A flawed suggestion

Industry:    2016-04-03

A flawed suggestion

The government’s draft delisting rules which, inter alia, require stock exchanges to compulsorily delist companies that have made losses for three consecutive years and whose net worth has turned negative are flawed. Delisting of companies should be the last penal measure as it denies the ordinary shareholders an exit option.

The proposed guidelines seem to tar every offence with the same brush and prescribes one blanket solution: delisting. Why should a company be forcibly delisted if it has effected an unauthorised change in registered office as one of the rules suggest? Should the law not penalise the managers/promoters responsible for this violation?

Even in the case of loss-making companies, compulsory delisting seems to suggest a company that has turned in losses for three years is beyond redemption. By that logic, Sail, one of the top-performing stocks over the past few years, should have been delisted long ago. Periodic losses do not mean the underlying shares have lost all value or that the company cannot bounce back.

Similarly, infrequent trading cannot be a trigger for delisting either. If the company happens to comply with the listing regulations why should it be penalised if its shares are not in demand? This would only encourage infrequently-traded companies to instigate trading in their stock with serious manipulation risks.

Yes, there is a case for flagging such companies by housing them in a separate category, as is already the case with those not complying with listing requirements, so that investors are forewarned.

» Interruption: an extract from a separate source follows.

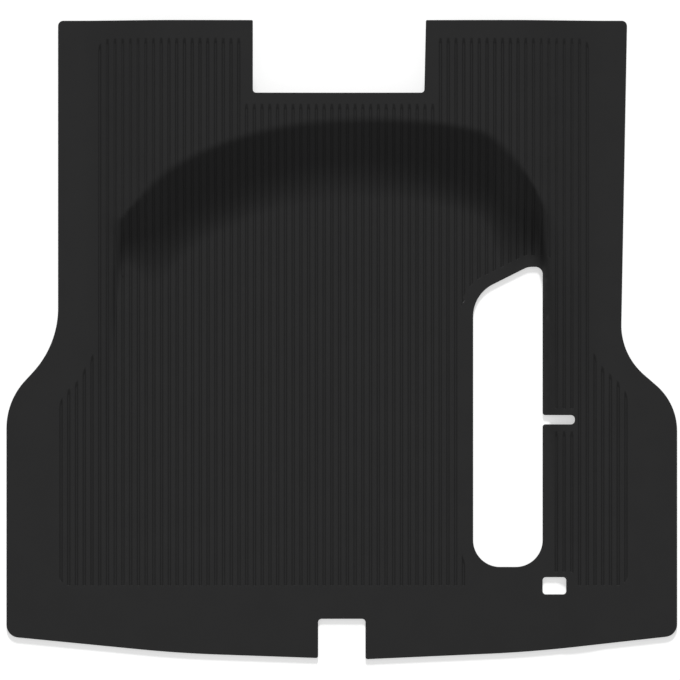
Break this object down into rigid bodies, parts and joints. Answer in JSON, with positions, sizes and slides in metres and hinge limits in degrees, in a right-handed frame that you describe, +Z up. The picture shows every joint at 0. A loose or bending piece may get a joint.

These guidelines would encourage unscrupulous promoters to deliberately violate provisions so that their companies are forcibly delisted, making them virtually private companies. The government should, instead, severely punish individuals for violations and force such violators to delist their companies through the route provided.

To the extent that the guidelines provide a delisting framework through shareholder approval, they are welcome. These issues are, however, best left to Sebi, which has adequate domain knowledge to reconcile various conflicting interests.